The negative result is equally important: offline DPO/IPO does not clearly beat plain supervised distillation, while the online iterative direction looks promising but remains unproven at the paper's evaluation scale. The remaining open issues are also clearly delineated: rare-word capability is not solved, number/date robustness is not well measured by WER, and a within-corpus difficulty-control experiment remains the key next step for establishing the causal story behind the distillation gains.
Code & Implementation
This repository implements the Orpheus TTS system, an advanced text-to-speech model based on the Llama-3b backbone, designed to achieve human-like speech synthesis with zero-shot voice cloning and guided emotion control.

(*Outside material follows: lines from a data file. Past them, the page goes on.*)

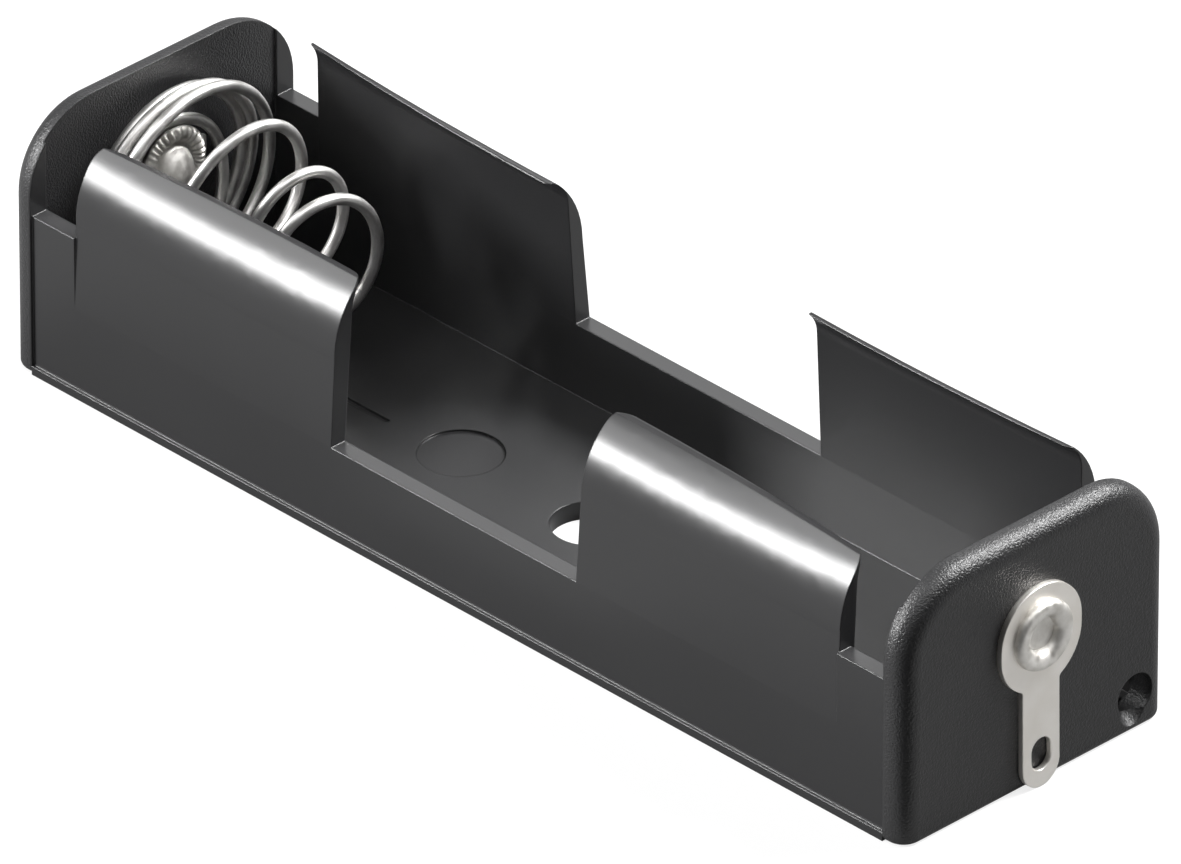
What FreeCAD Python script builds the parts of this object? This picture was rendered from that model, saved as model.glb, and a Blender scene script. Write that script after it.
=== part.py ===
import FreeCAD, Part
import math
import os

# Single-cell holder: a black moulded trough that grips one AA cell, with a coil
# spring riveted inside one end, a rivet contact in the other, and a solder lug
# outside each end. Sizes in millimetres. X runs along the cell, with the spring
# at -X; Z is up; the origin is the middle of the base.

V = FreeCAD.Vector
X_AXIS = V(1, 0, 0)
Y_AXIS = V(0, 1, 0)

# The cell and the room it has
cell_radius = 7.25
side_clearance = 0.05
bay_length = 55.6

# Wall thicknesses of the moulding
floor = 0.95
side_wall = 0.9
end_wall = 1.35

# End walls: rounded at the top corners and along the outer edges
end_height = 13.35
end_corner_radius = 4.1
end_edge_radius = 1.0
foot_edge_radius = 0.35
side_inset = 0.15
face_relief = 0.12

# Narrow skirt along the foot of each side wall
skirt_height = 0.45

# Notches beside the end walls, and the finger gap in the middle
end_ledge_height = 8.45
gap_height = 4.75
gap_length = 16.0
spring_end_notch = 2.8
plain_end_notch = 3.1

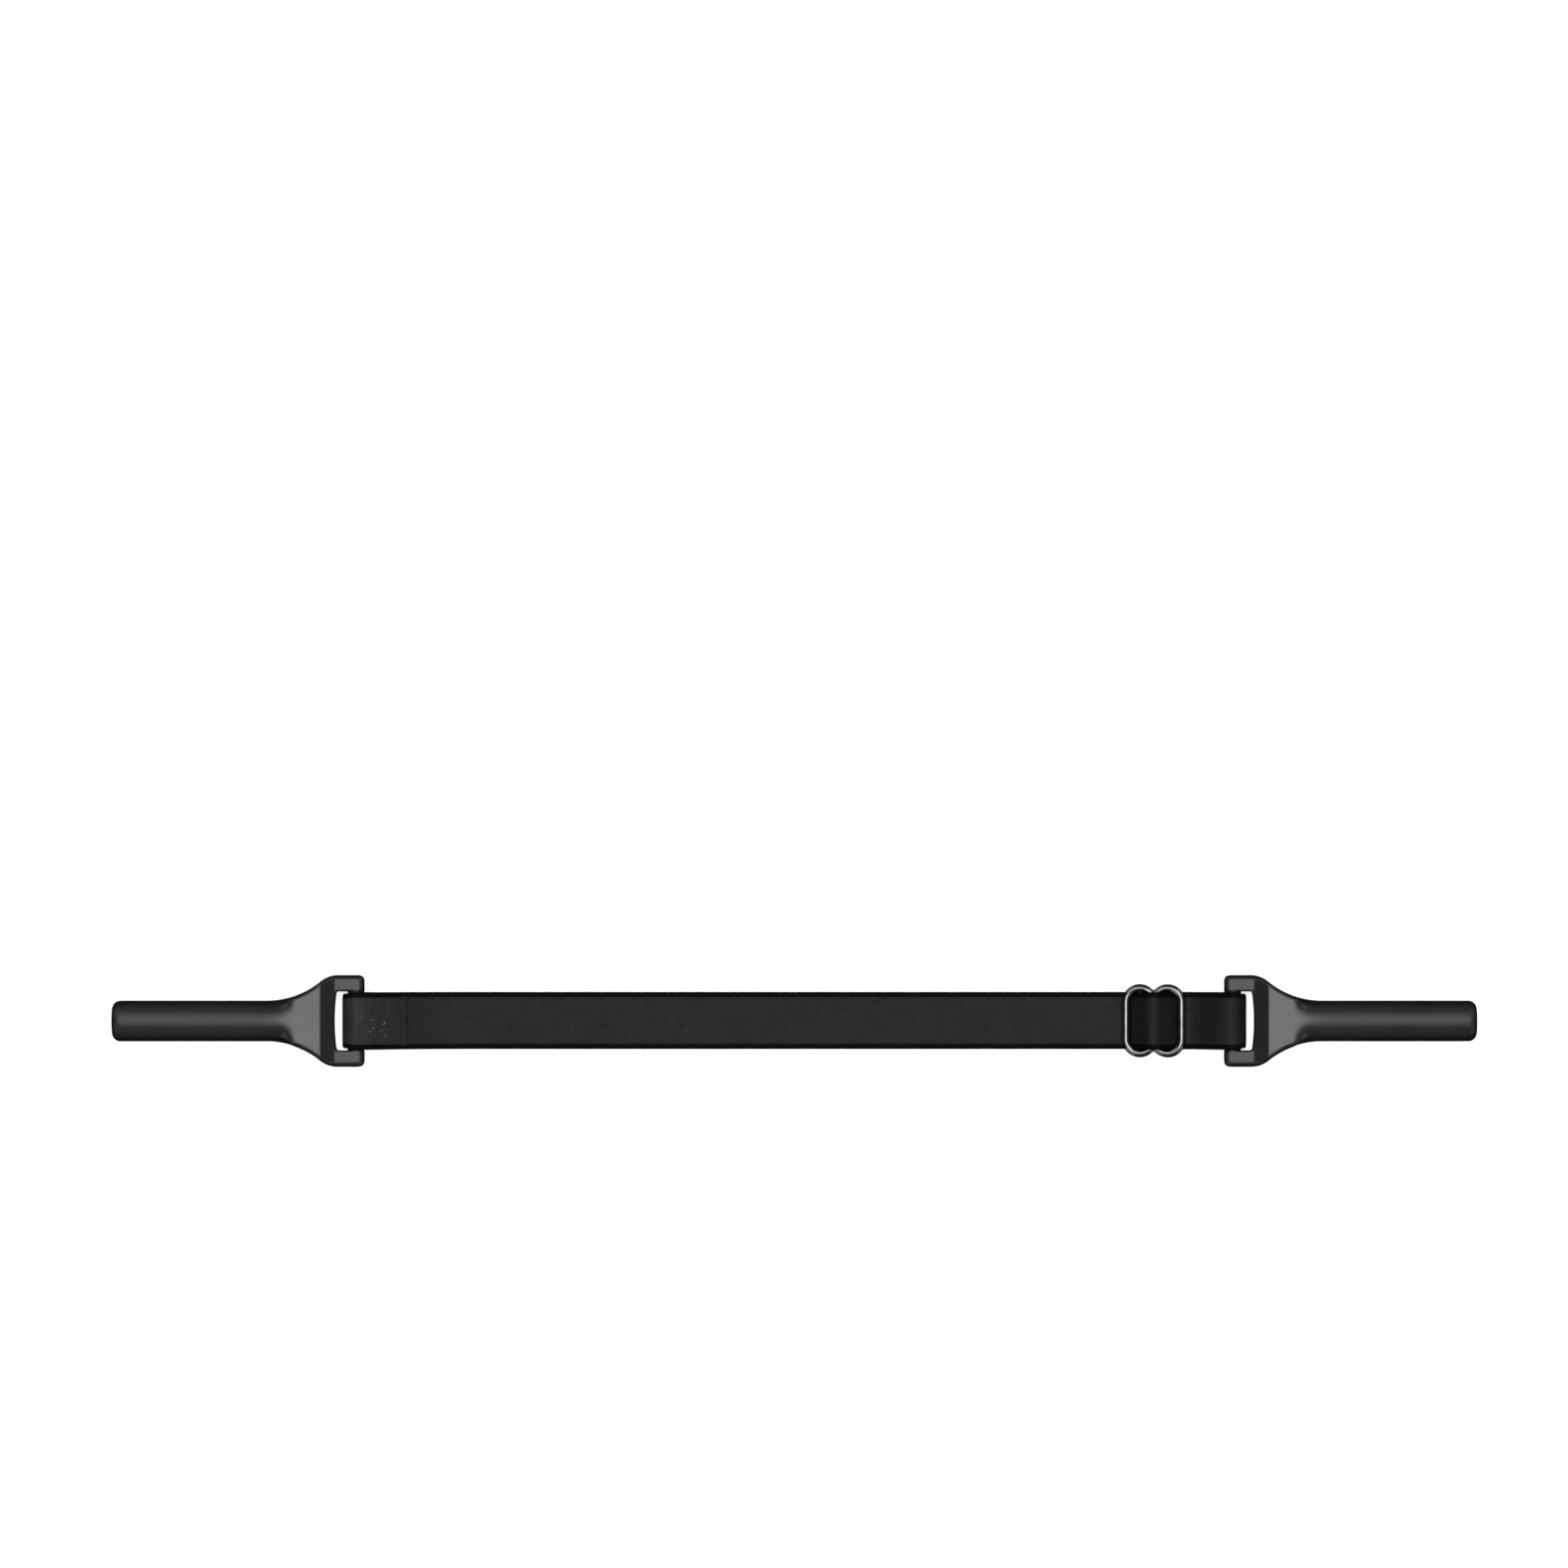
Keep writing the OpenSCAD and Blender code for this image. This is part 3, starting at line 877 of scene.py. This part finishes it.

The core model training is located in the finetune/train.py script, which utilizes the HuggingFace Transformers library and Trainer API to fine-tune an autoregressive language model on a large speech-text dataset. Configuration settings such as dataset, model name, training parameters, and logging are managed via a YAML config file.
The main inference interface is provided by the OrpheusModel class within orpheus_tts_pypi/orpheus_tts/engine_class.py. This class wraps model loading and asynchronous generation of speech tokens through the vLLM engine. It supports voice selection, prompt formatting, and streaming token decoding.
The repository supports streaming inference with real-time token and audio chunk output, enabling low-latency speech generation. Additional inference options, such as watermarking or no-GPU modes, are provided as independent example directories.
Overall, the codebase maps directly to the paper's contributions by enabling research-scale training and robust inference of neural-codec TTS models with strong control over voice and expressivity, facilitating the near-zero failure rates and distilled robustness described.